━━━━━ Excerpted data ━━━━━

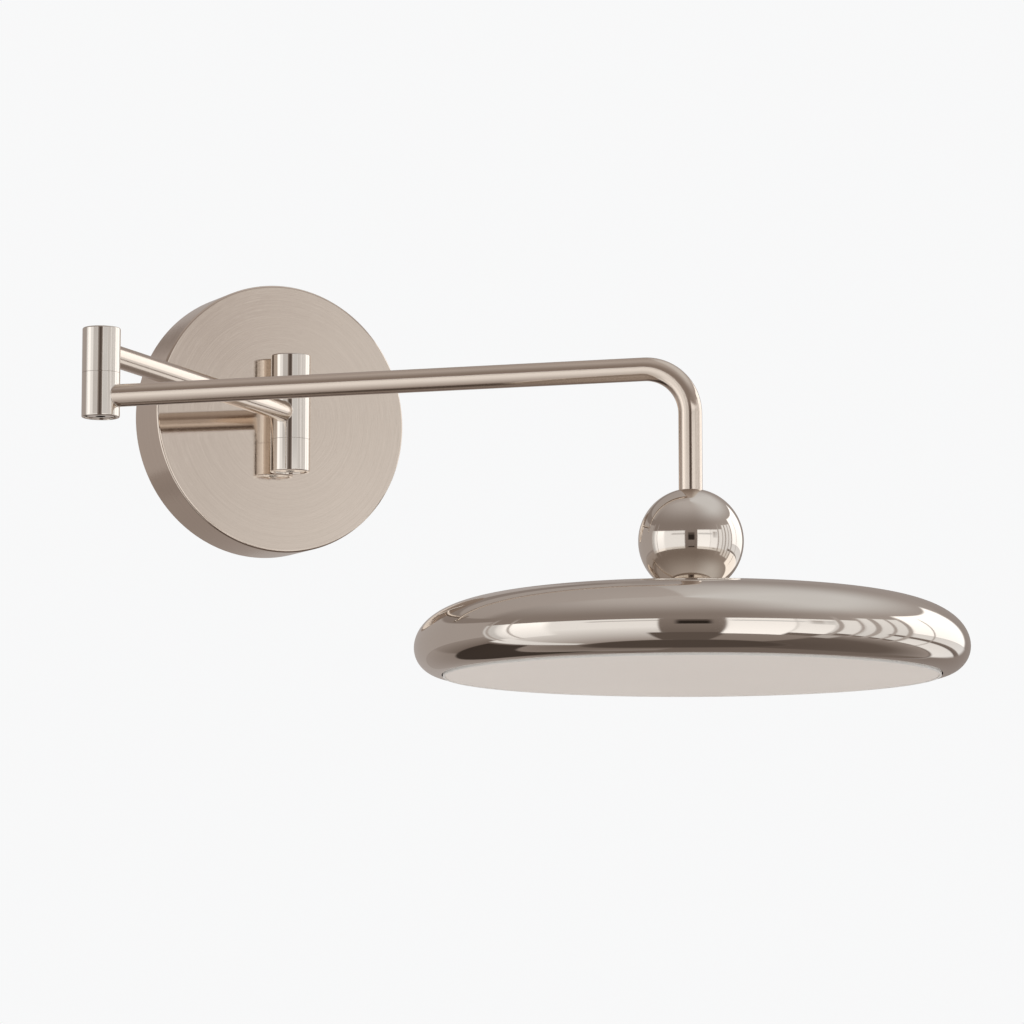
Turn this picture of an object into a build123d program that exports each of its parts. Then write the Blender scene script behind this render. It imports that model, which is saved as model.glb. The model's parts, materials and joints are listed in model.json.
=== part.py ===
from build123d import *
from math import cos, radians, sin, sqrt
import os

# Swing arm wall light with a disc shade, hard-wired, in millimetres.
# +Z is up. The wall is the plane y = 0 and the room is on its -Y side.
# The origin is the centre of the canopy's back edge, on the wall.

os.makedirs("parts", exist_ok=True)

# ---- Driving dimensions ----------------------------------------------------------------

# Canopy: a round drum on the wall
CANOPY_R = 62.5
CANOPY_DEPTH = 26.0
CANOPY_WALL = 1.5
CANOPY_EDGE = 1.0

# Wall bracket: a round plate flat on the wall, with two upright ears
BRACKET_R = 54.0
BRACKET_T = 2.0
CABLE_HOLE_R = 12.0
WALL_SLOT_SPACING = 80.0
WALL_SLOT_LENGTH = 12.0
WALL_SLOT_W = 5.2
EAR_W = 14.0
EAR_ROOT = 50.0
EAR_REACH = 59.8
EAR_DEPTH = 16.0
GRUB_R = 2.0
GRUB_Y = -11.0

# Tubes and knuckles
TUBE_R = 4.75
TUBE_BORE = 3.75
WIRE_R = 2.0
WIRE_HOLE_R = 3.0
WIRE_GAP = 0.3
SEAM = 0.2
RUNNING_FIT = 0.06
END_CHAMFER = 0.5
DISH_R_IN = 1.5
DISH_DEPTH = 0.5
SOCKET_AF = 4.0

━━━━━
━━━━━ Excerpted data ━━━━━

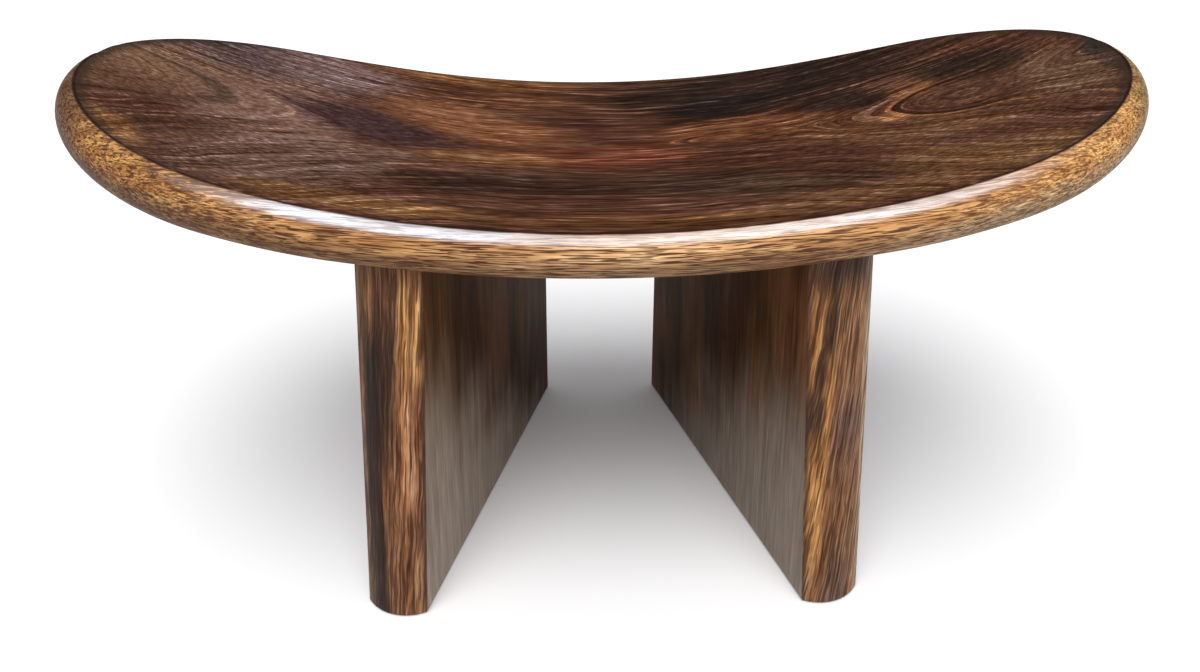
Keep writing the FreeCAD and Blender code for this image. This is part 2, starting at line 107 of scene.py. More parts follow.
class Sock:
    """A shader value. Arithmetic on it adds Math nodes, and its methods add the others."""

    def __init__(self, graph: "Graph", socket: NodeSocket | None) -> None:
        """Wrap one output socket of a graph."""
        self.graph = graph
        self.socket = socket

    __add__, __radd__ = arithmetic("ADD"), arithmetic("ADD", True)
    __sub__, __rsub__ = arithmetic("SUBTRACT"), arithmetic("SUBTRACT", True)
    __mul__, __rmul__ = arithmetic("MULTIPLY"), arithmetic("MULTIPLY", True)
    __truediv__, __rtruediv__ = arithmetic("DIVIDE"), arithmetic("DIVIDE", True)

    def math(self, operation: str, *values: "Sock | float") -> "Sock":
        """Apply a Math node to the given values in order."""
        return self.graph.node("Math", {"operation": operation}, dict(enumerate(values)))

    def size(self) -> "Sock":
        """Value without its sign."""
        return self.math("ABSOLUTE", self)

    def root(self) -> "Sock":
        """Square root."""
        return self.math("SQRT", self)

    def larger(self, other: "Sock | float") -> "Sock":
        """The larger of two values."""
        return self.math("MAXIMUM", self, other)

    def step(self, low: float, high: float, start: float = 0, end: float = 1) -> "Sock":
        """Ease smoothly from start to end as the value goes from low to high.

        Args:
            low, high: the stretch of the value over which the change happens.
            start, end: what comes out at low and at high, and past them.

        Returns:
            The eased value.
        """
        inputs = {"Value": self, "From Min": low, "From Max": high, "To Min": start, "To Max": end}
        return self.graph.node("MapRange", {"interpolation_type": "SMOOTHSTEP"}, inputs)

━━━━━

▶ _What you need to do_
What do the lines above say from the one containing "Turn this picture" down to the one containing "CANOPY_EDGE = 1.0"? Return them exactly, both end lines included, and only them.

▶ _Task response_
Turn this picture of an object into a build123d program that exports each of its parts. Then write the Blender scene script behind this render. It imports that model, which is saved as model.glb. The model's parts, materials and joints are listed in model.json.
=== part.py ===
from build123d import *
from math import cos, radians, sin, sqrt
import os

# Swing arm wall light with a disc shade, hard-wired, in millimetres.
# +Z is up. The wall is the plane y = 0 and the room is on its -Y side.
# The origin is the centre of the canopy's back edge, on the wall.

os.makedirs("parts", exist_ok=True)

# ---- Driving dimensions ----------------------------------------------------------------

# Canopy: a round drum on the wall
CANOPY_R = 62.5
CANOPY_DEPTH = 26.0
CANOPY_WALL = 1.5
CANOPY_EDGE = 1.0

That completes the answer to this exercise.